Exchange 5.5 supported object-level directory replication. In Exchange 5.5, if you make changes to any attribute of a directory object, all attributes for the object—not just the changed attribute—were replicated to other Exchange servers. For example, if you changed the telephone number for a particular user, the user’s telephone number, display name, address, city, state, e-mail addresses, and all other attributes for the user object were replicated to other servers. With object-level replication, even minor changes to selected object attributes within the directory could cause significant network traffic.
Active Directory (and thus Exchange 2003) uses a per-attribute replication-mechanism. If you make changes to any attribute of a directory object, only the changed attribute is replicated. Using the same example as before, if you change a user’s telephone number, only the modified telephone number is replicated—not the entire user object. Per-attribute replication is more efficient and generates less network traffic than Exchange 5.5.
By default, objects within the domain naming context, such as user objects, are only replicated between DCs within the local domain. Selected object attributes from the domain naming context are tagged for replication to the GC. The GC is replicated to all GC servers within the Active Directory forest. This allows processes and users in all domains to access selected attributes that normally would not be replicated outside of the local domain. Table 4.2 includes some of the user attributes that are included by default in the GC. Notice that not all user attributes are tagged for replication to the GC. Additional attributes can be marked for GC replication using the Schema Manager MMC console.

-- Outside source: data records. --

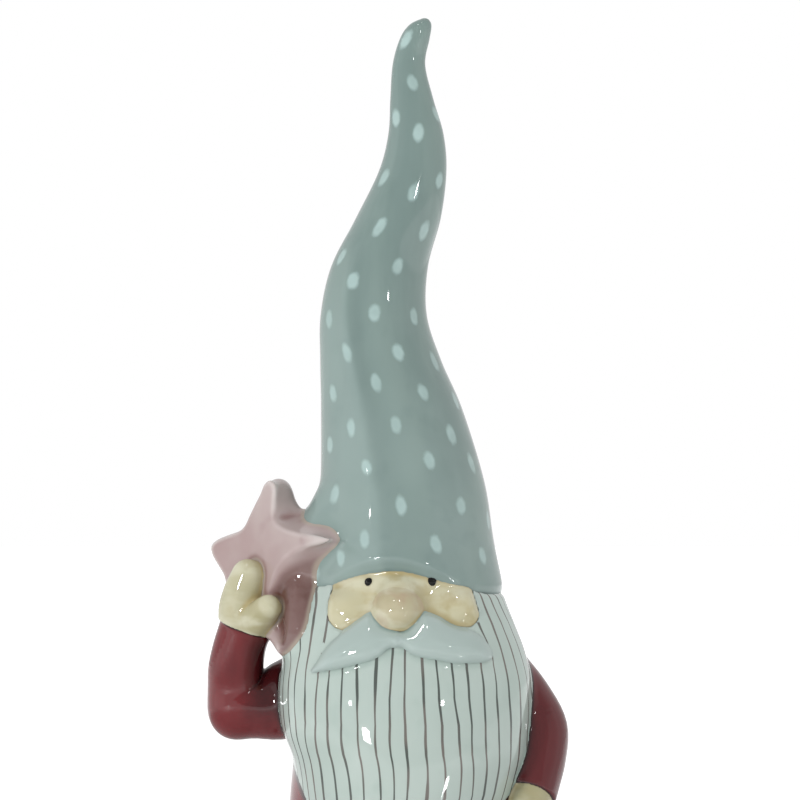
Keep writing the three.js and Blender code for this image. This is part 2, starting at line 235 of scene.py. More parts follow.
# Outlines seen from the front: x, z of each corner of a smooth closed curve
FACE_OUTLINE = [
    (-26.5, 212),
    (-29.5, 203),
    (-30.5, 195),
    (-28.5, 189),
    (-23, 186.5),
    (-12, 184),
    (0, 182),
    (12, 184),
    (24, 187.5),
    (29.8, 188.5),
    (32.5, 192.5),
    (31, 199),
    (28.5, 206),
    (26, 212),
    (0, 222),
]
MOUSTACHE_RIGHT = [
    (1.5, 186.5),
    (-5.3, 189.2),
    (-9, 192),
    (-12.5, 194),
    (-16, 192.2),
    (-22.5, 187.5),
    (-29.5, 181.5),
    (-34.5, 174.5),
    (-37, 169.8),
    (-31.9, 170.2),
    (-25.9, 171.3),
    (-21.2, 172.4),
    (-16.5, 173.6),
    (-11, 175.2),
    (-7.3, 177),
    (-3.5, 180),
    (1.5, 181.4),
]
MOUSTACHE_LEFT = [
    (-1.5, 186.5),
    (3, 187.6),
    (6.5, 191),
    (10.5, 194.4),
    (16, 193),
    (20.1, 190.5),
    (24.2, 188.6),
    (29.5, 187.4),
    (33.5, 185),
    (37, 181),
    (38.5, 177),
    (37, 174.6),
    (32.5, 174),
    (23.6, 174),
    (16.8, 175.2),
    (10, 176.4),
    (5.5, 177.9),
    (2, 180.3),
    (-1.5, 181.4),
]
MOUSTACHE_RELIEF = 4.6  # how far a moustache stands off the beard
MOUSTACHE_SLOPE = 11  # how far inside its outline it gets there
MOUSTACHE_EDGE = 1.5  # and how softly its edge is rounded

STAR = {
    "centre": (-56, -5, 210.8),
    "thick": 16.6,
    "turn": math.radians(44),
    "front_edge": 1.8,  # how softly its edges are rounded
    "back_edge": 6,
    "tip_blend": 4,  # how softly its tip and its root run into it
    "root_blend": 9,
}
# Its front and back outlines in its own plane: across, up. The walls between them slope.
STAR_FRONT = [
    (6.4, 39.6),
    (10, 36.5),
    (9.2, 29),
    (8.8, 22.6),
    (15, 18.6),
    (28, 16.2),
    (40, 15.4),
    (48.5, 14),
    (40, 12),
    (29.4, 10.4),
    (19.5, 6.4),
    (11.2, 0.6),
    (6, -7.8),
    (5.5, -15),
    (8.5, -24),
    (13, -32.5),
    (4, -27),
    (-6, -17),
    (-18, -27),
    (-24, -30),
    (-23, -14),
    (-25, -3),
    (-28.4, 1.3),
    (-33.5, 6.8),
    (-34.6, 11),
    (-30.6, 14),
    (-23.2, 16),
    (-12.8, 18.7),
    (-7.2, 25),
    (-0.8, 33),
    (2.2, 37.8),
]
STAR_BACK = [
    (-7.4, 41.9),
    (-1.6, 40.8),
    (2.4, 36.8),
    (7, 31),
    (11.4, 26),
    (17, 23.6),
    (24, 22),
    (32.4, 19.6),
    (36.6, 14.5),
    (34, 9),
    (31.5, 3),
    (31, -4),
    (33, -12),
    (34, -19),
    (30, -26),
    (20, -31),
    (10, -33.4),
    (2.4, -32.4),
    (-3, -29.4),
    (-13, -25),
    (-24, -31),
    (-23, -16),
    (-17, -4),
    (-26, 2),
    (-33, 10),
    (-26, 15),
    (-15, 19),
    (-13, 29),
    (-10, 38),
]
STAR_TIP = (-54.4, -5, 246, 4.4, 6, 4.4)  # rounds its upper tip
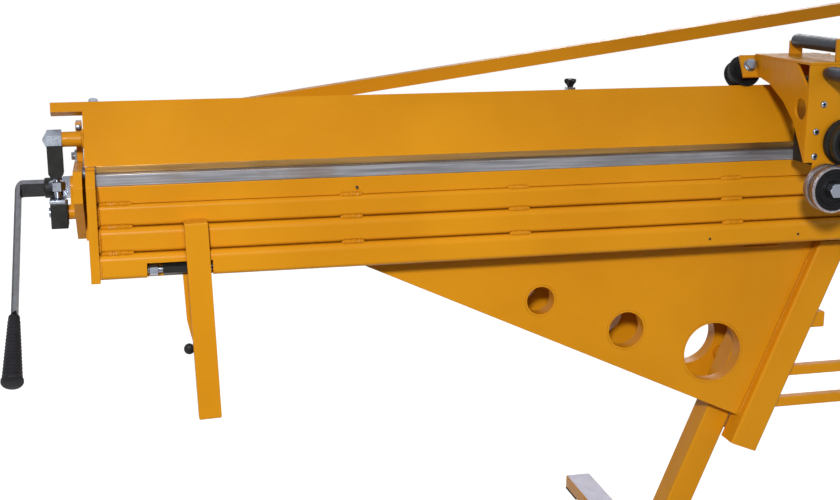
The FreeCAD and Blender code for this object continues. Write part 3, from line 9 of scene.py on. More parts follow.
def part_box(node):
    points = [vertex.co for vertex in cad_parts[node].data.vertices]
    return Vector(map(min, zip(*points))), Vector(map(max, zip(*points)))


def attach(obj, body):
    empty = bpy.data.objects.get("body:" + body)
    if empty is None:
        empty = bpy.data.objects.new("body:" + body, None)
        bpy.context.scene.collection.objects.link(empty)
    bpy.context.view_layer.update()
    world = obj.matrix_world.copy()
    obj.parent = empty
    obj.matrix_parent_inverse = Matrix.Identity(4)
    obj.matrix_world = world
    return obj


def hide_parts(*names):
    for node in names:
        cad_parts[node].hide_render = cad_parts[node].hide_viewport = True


# Dresses the CAD frame of a long folding machine with a roller cutter: finishes, turned and
# moulded pieces, fasteners and weld beads, then the floor, the light and the camera.
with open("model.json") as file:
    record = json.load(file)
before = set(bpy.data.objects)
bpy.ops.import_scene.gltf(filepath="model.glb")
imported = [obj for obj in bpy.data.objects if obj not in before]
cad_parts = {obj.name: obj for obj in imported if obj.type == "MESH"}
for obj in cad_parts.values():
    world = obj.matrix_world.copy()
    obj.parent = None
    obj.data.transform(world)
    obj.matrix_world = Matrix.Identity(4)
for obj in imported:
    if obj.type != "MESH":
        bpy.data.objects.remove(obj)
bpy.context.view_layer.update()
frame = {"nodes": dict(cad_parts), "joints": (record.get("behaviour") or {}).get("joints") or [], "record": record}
NODES = frame["nodes"]
JOINTS = {joint["name"]: joint for joint in frame["joints"]}
SLOT_OF = {part["node"]: part["material_slot"] for part in frame["record"]["subparts"]}
BODY_OF = {node: body for body, nodes in frame["record"]["behaviour"]["bodies"].items()
           for node in nodes}
MM = 0.001
LEFT, RIGHT = -1, 1
X_AXIS, Y_AXIS, Z_AXIS = Vector((1, 0, 0)), Vector((0, 1, 0)), Vector((0, 0, 1))
SAME_POINT = 0.002 * MM
ROD_PITCH = 1.75 * MM

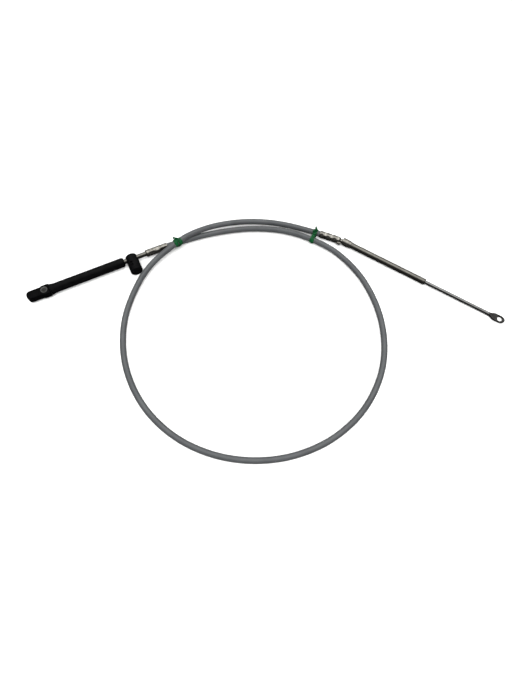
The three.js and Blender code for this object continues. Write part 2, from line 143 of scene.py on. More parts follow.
def add_world():
    world = bpy.data.worlds.new("studio")
    world.use_nodes = True
    nodes, links = world.node_tree.nodes, world.node_tree.links
    background = nodes["Background"]
    where = nodes.new("ShaderNodeTexCoord")
    split = nodes.new("ShaderNodeSeparateXYZ")
    mix = nodes.new("ShaderNodeMath")
    mix.operation = "MULTIPLY_ADD"
    mix.inputs[1].default_value = 0.55
    ramp = nodes.new("ShaderNodeValToRGB")
    ramp.color_ramp.elements[0].position = 0.36
    ramp.color_ramp.elements[0].color = (0.055, 0.055, 0.056, 1)
    ramp.color_ramp.elements[1].position = 0.95
    ramp.color_ramp.elements[1].color = (1.0, 1.0, 1.0, 1)
    links.new(where.outputs["Generated"], split.inputs[0])
    links.new(split.outputs["Y"], mix.inputs[0])
    links.new(split.outputs["Z"], mix.inputs[2])
    links.new(mix.outputs[0], ramp.inputs[0])
    links.new(ramp.outputs[0], background.inputs["Color"])
    background.inputs["Strength"].default_value = 1.25
    bpy.context.scene.world = world


def add_stage():
    mesh = bpy.data.meshes.new("floor")
    half = 6.0
    corners = [(-half, -half, 0), (half, -half, 0), (half, half, 0), (-half, half, 0)]
    mesh.from_pydata(corners, [], [(0, 1, 2, 3)])
    floor = bpy.data.objects.new("floor", mesh)
    bpy.context.scene.collection.objects.link(floor)
    made = material("floor_white", (0.93, 0.93, 0.93), 0.75)
    mesh.materials.append(made)
    floor.visible_glossy = False
    add_world()
    add_area("key", (0.0, -0.62, 1.45), (0, 0.02, 0), size=1.5, power=36, colour=(1.0, 1.0, 0.99), glossy=False)
    add_area("top", (0.0, 0.35, 1.7), (0, 0, 0), size=1.2, power=5)


# Materials

def material(name, colour, roughness, metallic=0.0):
    made = bpy.data.materials.new(name)
    made.use_nodes = True
    shader = made.node_tree.nodes["Principled BSDF"]
    shader.inputs["Base Color"].default_value = (*colour, 1)
    shader.inputs["Roughness"].default_value = roughness
    shader.inputs["Metallic"].default_value = metallic
    return made


def noise(made, scale, stretch, detail=4.0, coordinates="Object", yaw=0.0):
    nodes, links = made.node_tree.nodes, made.node_tree.links
    where = nodes.new("ShaderNodeTexCoord")
    mapping = nodes.new("ShaderNodeMapping")
    mapping.vector_type = "TEXTURE"
    mapping.inputs["Rotation"].default_value = (0, 0, math.radians(yaw))
    mapping.inputs["Scale"].default_value = [1 / s for s in stretch]
    texture = nodes.new("ShaderNodeTexNoise")
    texture.inputs["Scale"].default_value = scale
    texture.inputs["Detail"].default_value = detail
    links.new(where.outputs[coordinates], mapping.inputs["Vector"])
    links.new(mapping.outputs["Vector"], texture.inputs["Vector"])
    return texture.outputs["Fac"]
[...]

The per-attribute replication mechanism and the use of the GC have some benefits for Exchange. They also affect some of the ways you may be currently managing your Exchange environment. Users, contacts, and groups are now objects that exist in the Active Directory rather than in a separate Exchange directory. The per-attribute replication means that you can make more frequent changes to object attributes without significantly increasing network traffic.
A single Exchange organization cannot span multiple forests. If you have multiple forests, then you must have multiple Exchange implementations. It is best to avoid this situation, but that is not always possible. There are several legitimate business reasons that may force you to support multiple Exchange implementations for multiple forests. The most obvious reason is when two companies merge and both have already implemented their own separate Active Directory forests. There are also situations in which different divisions of the same company are legally required to maintain separate environments.
Unless you have an overwhelming business reason for implementing multiple forests, you should avoid doing so. Once you implement multiple forests, there are no automated tools for merging them.
If you find yourself unavoidably faced with multiple forests, you can create-manual trust relations between specific domains in the different forests. However, these are nontransitive trusts, which means you will have a domain model that resembles a Windows NT 4.0 environment, with multiple manual trusts between each domain.
You also will need to replicate data between the two separate Exchange implementations. Because the standard Active Directory replication process cannot span multiple forests, this replication must be done using other mechanisms. Several options are available for synchronizing multiple forests. Hewlett Packard’s LDAP Synchronization Utility and other third-party tools can be used for this purpose.
A Public Folder Interorganization Replication tool is included with Exchange. This tool can synchronize public folders between different Exchange organizations. The Public Folder Interorganization Replication tool also can replicate Free/Busy System folders, thus allowing users from different forests to schedule meetings with one another and look up free and busy times.